__WHAT THIS TASK INVOLVES__:
Write out the data again in full, exactly as it reads.

__MATERIAL PROVIDED__:
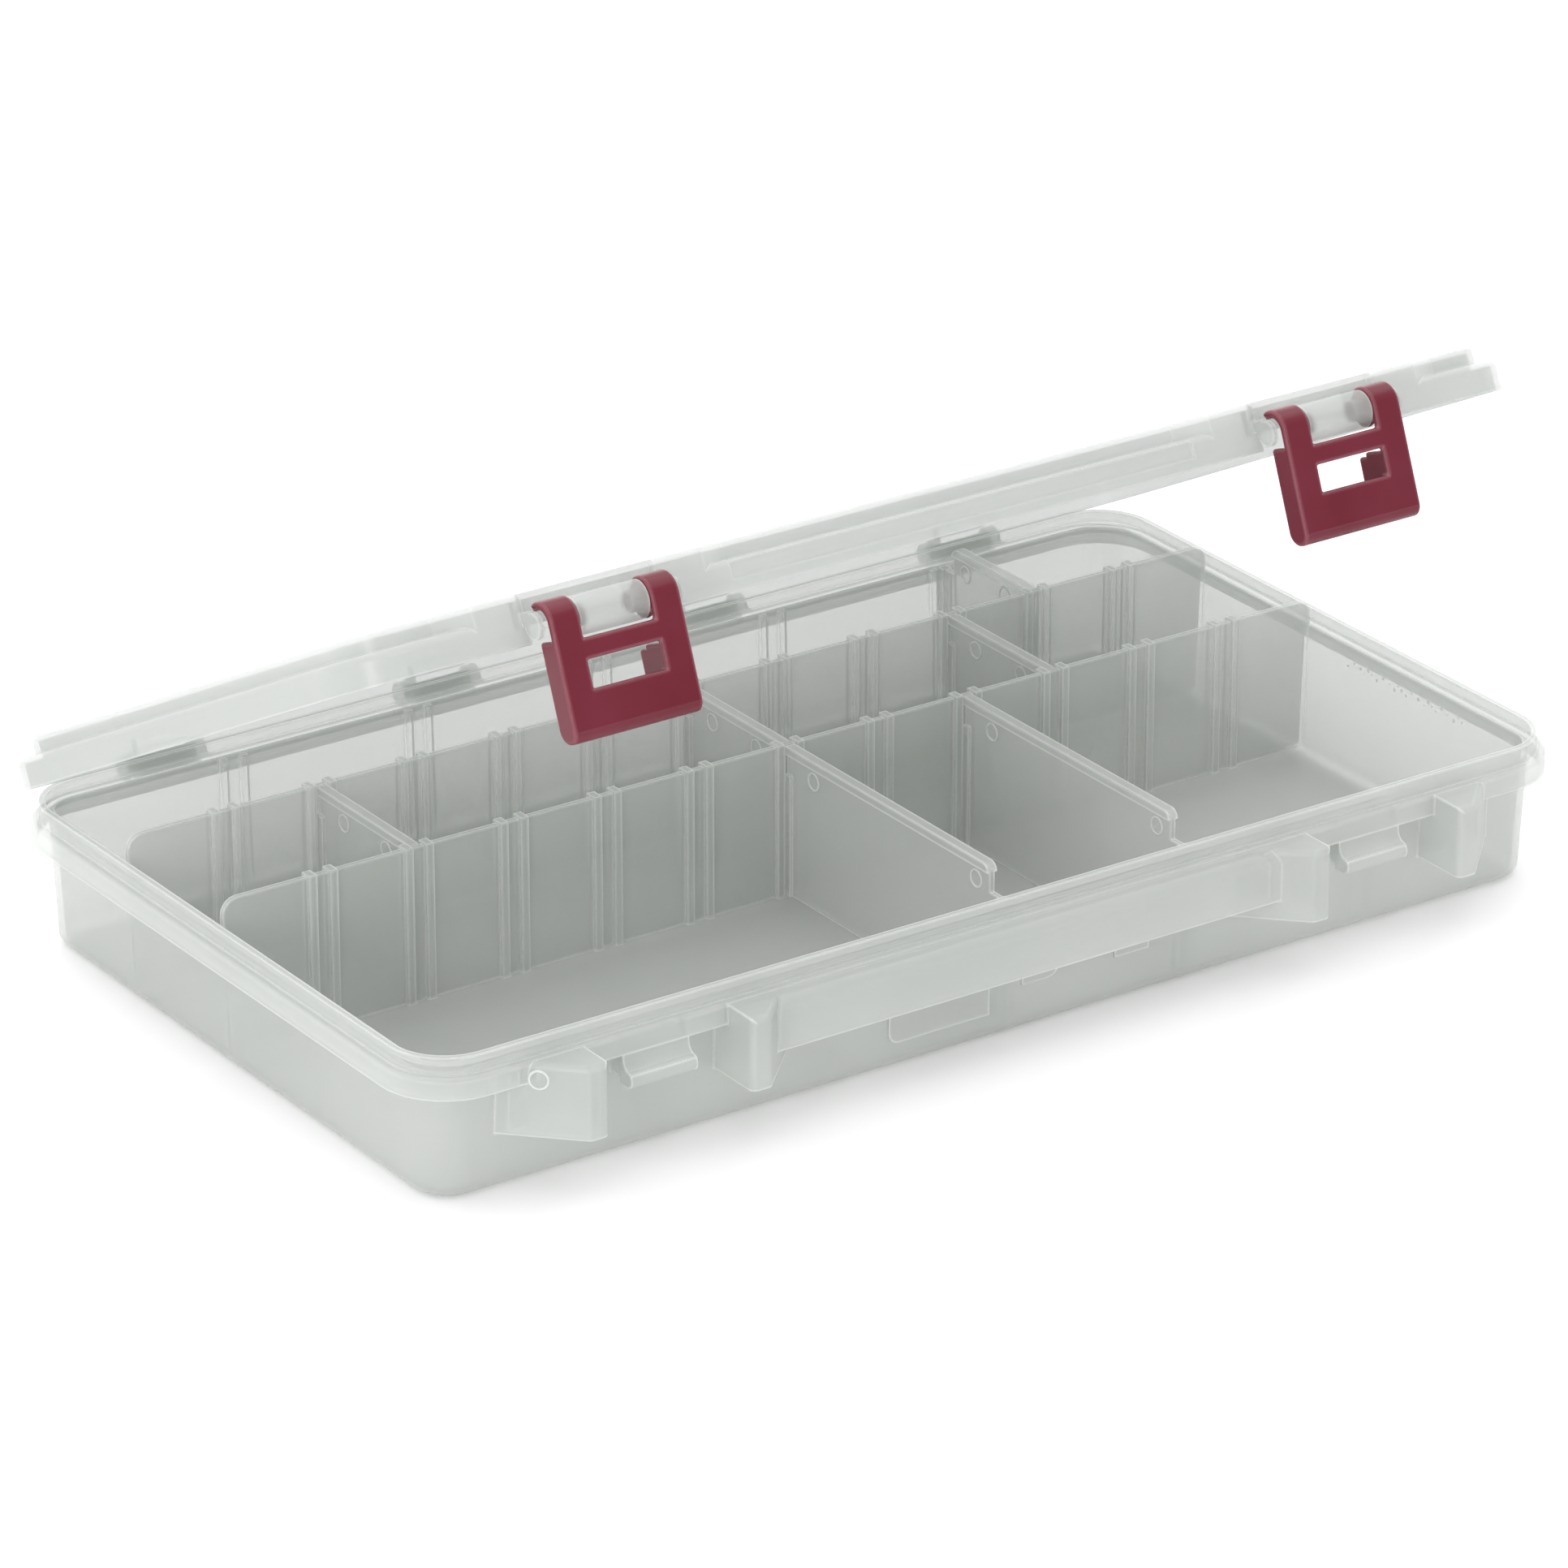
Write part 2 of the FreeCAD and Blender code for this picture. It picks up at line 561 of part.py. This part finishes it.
def lid_shell():
    panel_x, panel_y = f"{BEAD_X} - panel_inset", f"{BEAD_Y} - panel_inset"
    corner = size["rim_corner"]
    inset = size["panel_inset"]
    skin = size["lid_skin"]
    skirt = rounded_block("skirt", BEAD_X, BEAD_Y, ("lid_low", "lid_shoulder"), corner)
    skirt = rounded("skirt_soft", skirt, 2.2, level_at(size["lid_shoulder"]))
    panel = rounded_block("panel", panel_x, panel_y,
                          ("lid_shoulder - lid_skin", "lid_top"), corner - inset)
    block = latch_block("block", "0", ("lid_shoulder - 2.4", "lid_top"))
    panel = fuse("panel_blocks", panel, block, mirrored("block_right", block))
    panel = rounded("panel_soft", panel, 1.2, level_at(size["lid_top"]))
    skirt_void = rounded_block("skirt_void", f"{BEAD_X} - lid_skin", f"{BEAD_Y} - lid_skin",
                               (f"lid_low - {BEYOND}", "lid_shoulder - lid_skin"), corner - skin)
    panel_void = rounded_block("panel_void", f"{panel_x} - lid_skin", f"{panel_y} - lid_skin",
                               ("lid_shoulder - lid_skin - 1", "lid_top - lid_skin"),
                               corner - inset - skin)
    block_void = latch_block("block_void", "lid_skin",
                             ("lid_shoulder - lid_skin - 1", "lid_top - lid_skin"))
    groove_half = "latch_x - block_half - block_ramp + 2"
    groove = box("skirt_groove", (f"0 - ({groove_half})", groove_half),
                 (f"0 - ({BEAD_Y}) - 1", f"groove_deep - ({BEAD_Y})"), ("groove_low", "groove_top"))
    return cut("lid_shell", fuse("lid_outside", skirt, panel),
               fuse("lid_inside", skirt_void, panel_void, block_void,
                    mirrored("block_void_right", block_void), groove))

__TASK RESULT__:
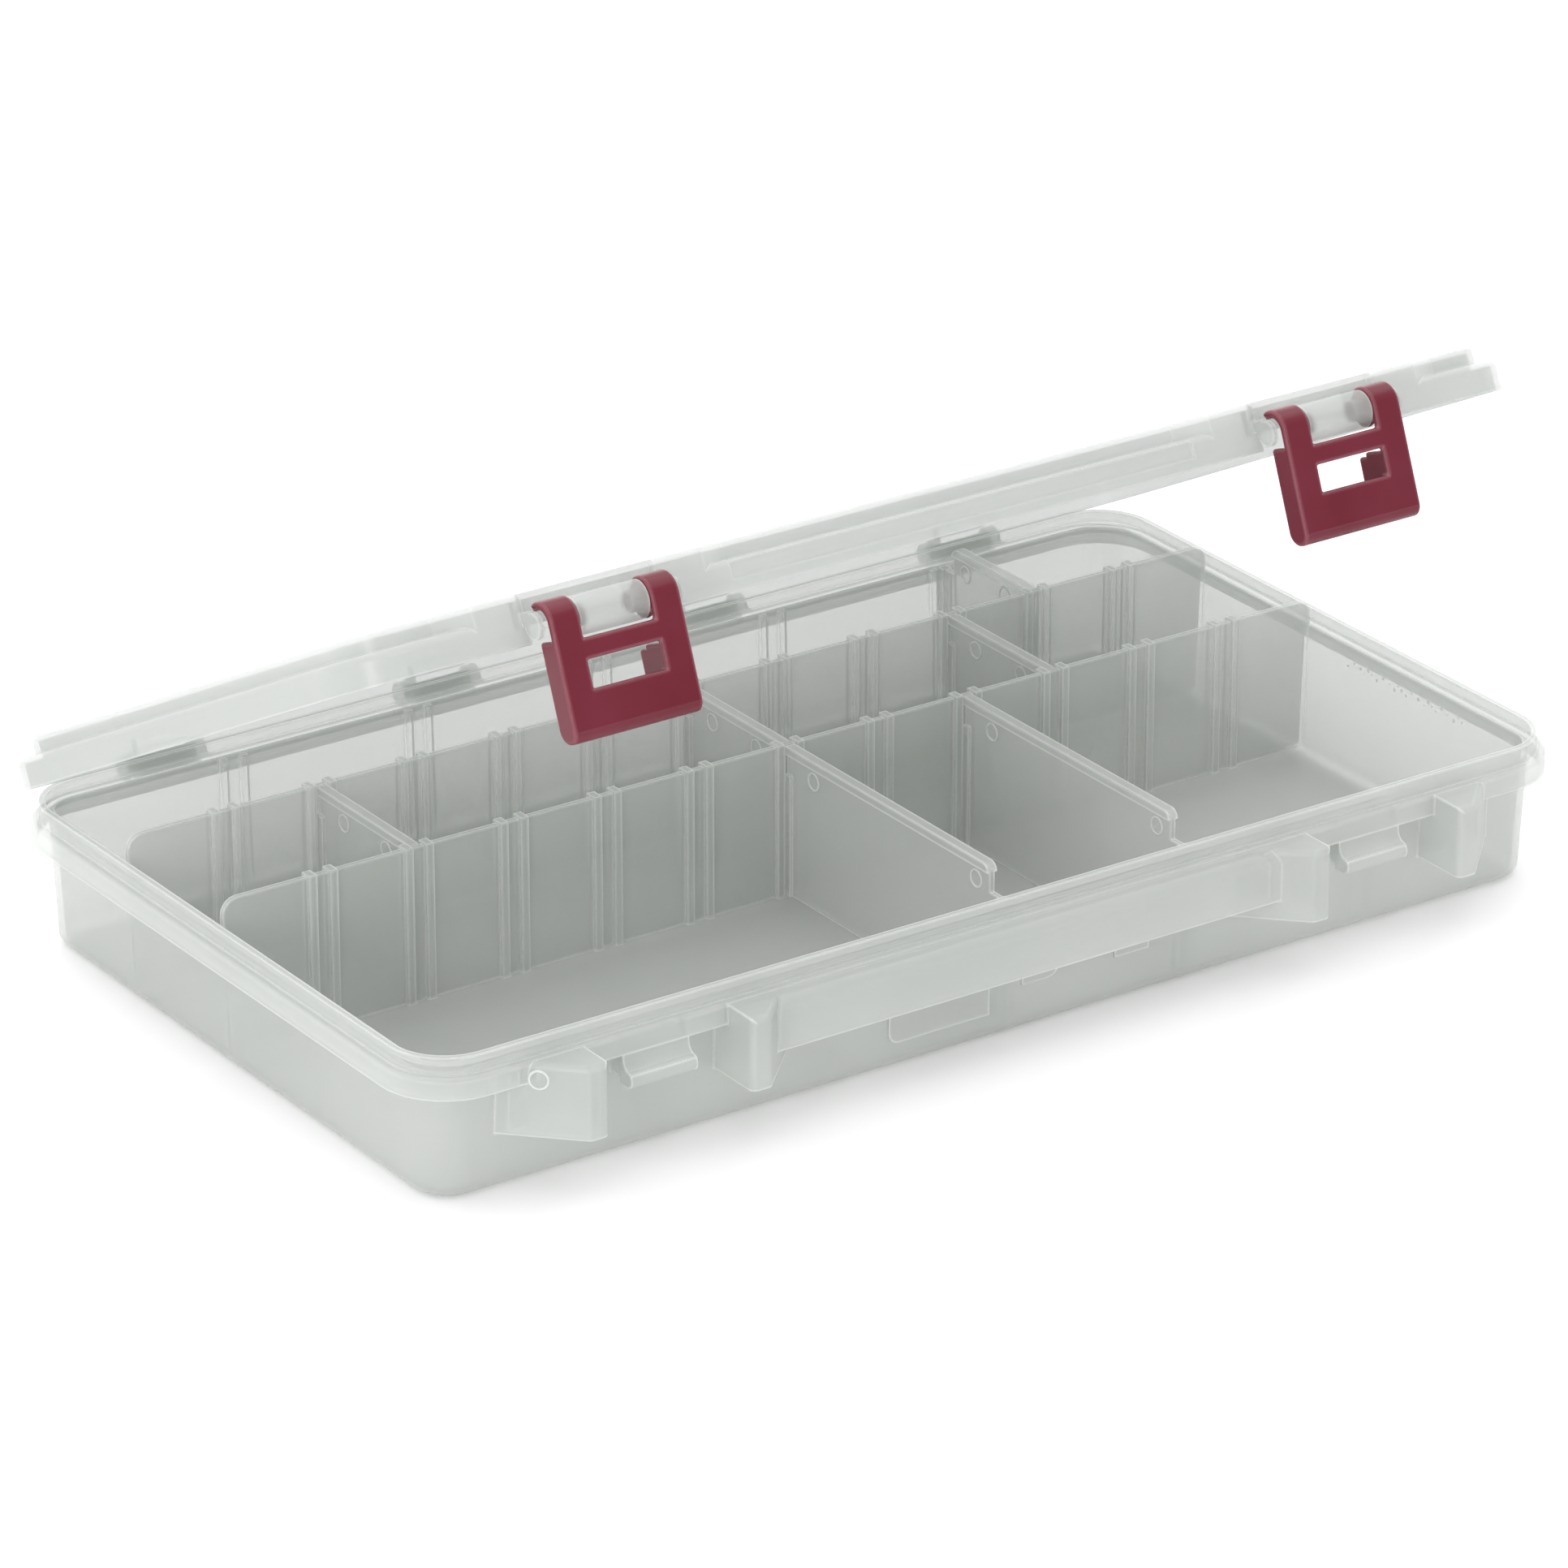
Write part 2 of the FreeCAD and Blender code for this picture. It picks up at line 561 of part.py. This part finishes it.
def lid_shell():
    panel_x, panel_y = f"{BEAD_X} - panel_inset", f"{BEAD_Y} - panel_inset"
    corner = size["rim_corner"]
    inset = size["panel_inset"]
    skin = size["lid_skin"]
    skirt = rounded_block("skirt", BEAD_X, BEAD_Y, ("lid_low", "lid_shoulder"), corner)
    skirt = rounded("skirt_soft", skirt, 2.2, level_at(size["lid_shoulder"]))
    panel = rounded_block("panel", panel_x, panel_y,
                          ("lid_shoulder - lid_skin", "lid_top"), corner - inset)
    block = latch_block("block", "0", ("lid_shoulder - 2.4", "lid_top"))
    panel = fuse("panel_blocks", panel, block, mirrored("block_right", block))
    panel = rounded("panel_soft", panel, 1.2, level_at(size["lid_top"]))
    skirt_void = rounded_block("skirt_void", f"{BEAD_X} - lid_skin", f"{BEAD_Y} - lid_skin",
                               (f"lid_low - {BEYOND}", "lid_shoulder - lid_skin"), corner - skin)
    panel_void = rounded_block("panel_void", f"{panel_x} - lid_skin", f"{panel_y} - lid_skin",
                               ("lid_shoulder - lid_skin - 1", "lid_top - lid_skin"),
                               corner - inset - skin)
    block_void = latch_block("block_void", "lid_skin",
                             ("lid_shoulder - lid_skin - 1", "lid_top - lid_skin"))
    groove_half = "latch_x - block_half - block_ramp + 2"
    groove = box("skirt_groove", (f"0 - ({groove_half})", groove_half),
                 (f"0 - ({BEAD_Y}) - 1", f"groove_deep - ({BEAD_Y})"), ("groove_low", "groove_top"))
    return cut("lid_shell", fuse("lid_outside", skirt, panel),
               fuse("lid_inside", skirt_void, panel_void, block_void,
                    mirrored("block_void_right", block_void), groove))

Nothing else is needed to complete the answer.